_Given data:_
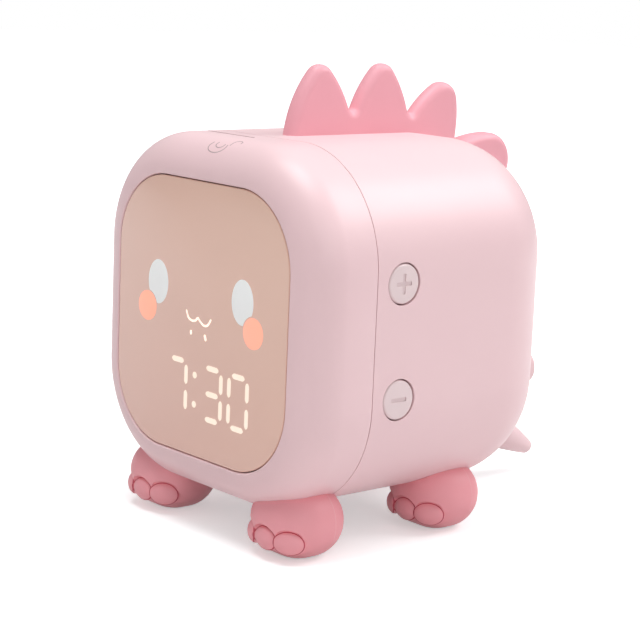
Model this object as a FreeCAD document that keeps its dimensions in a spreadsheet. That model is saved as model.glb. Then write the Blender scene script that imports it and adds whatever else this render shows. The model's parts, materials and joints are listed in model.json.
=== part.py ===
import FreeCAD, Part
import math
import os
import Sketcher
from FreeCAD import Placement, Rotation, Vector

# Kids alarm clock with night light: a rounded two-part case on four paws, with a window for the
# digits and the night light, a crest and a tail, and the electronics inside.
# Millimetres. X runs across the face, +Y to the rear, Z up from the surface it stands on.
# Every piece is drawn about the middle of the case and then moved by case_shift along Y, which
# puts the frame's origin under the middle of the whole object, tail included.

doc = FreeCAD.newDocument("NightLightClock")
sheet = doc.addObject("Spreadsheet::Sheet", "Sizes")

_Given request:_
Return the lines above precisely as they appear, beginning at the first line and ending at the line with "from FreeCAD import", and nothing after it.

_The completed task:_
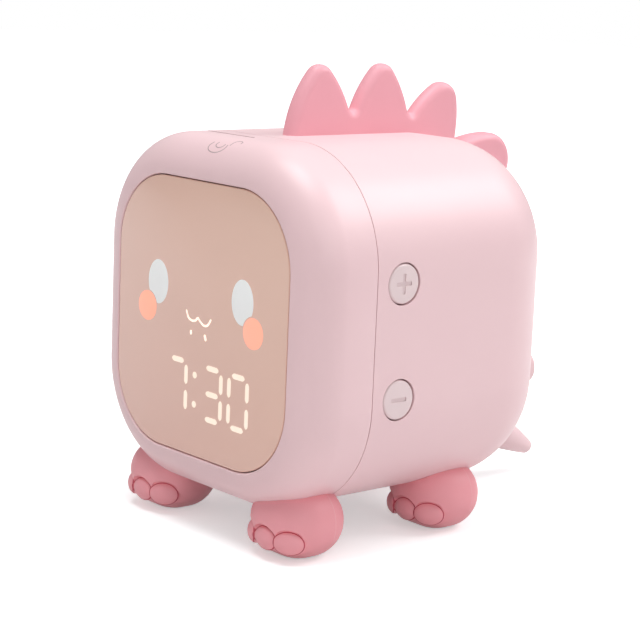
Model this object as a FreeCAD document that keeps its dimensions in a spreadsheet. That model is saved as model.glb. Then write the Blender scene script that imports it and adds whatever else this render shows. The model's parts, materials and joints are listed in model.json.
=== part.py ===
import FreeCAD, Part
import math
import os
import Sketcher
from FreeCAD import Placement, Rotation, Vector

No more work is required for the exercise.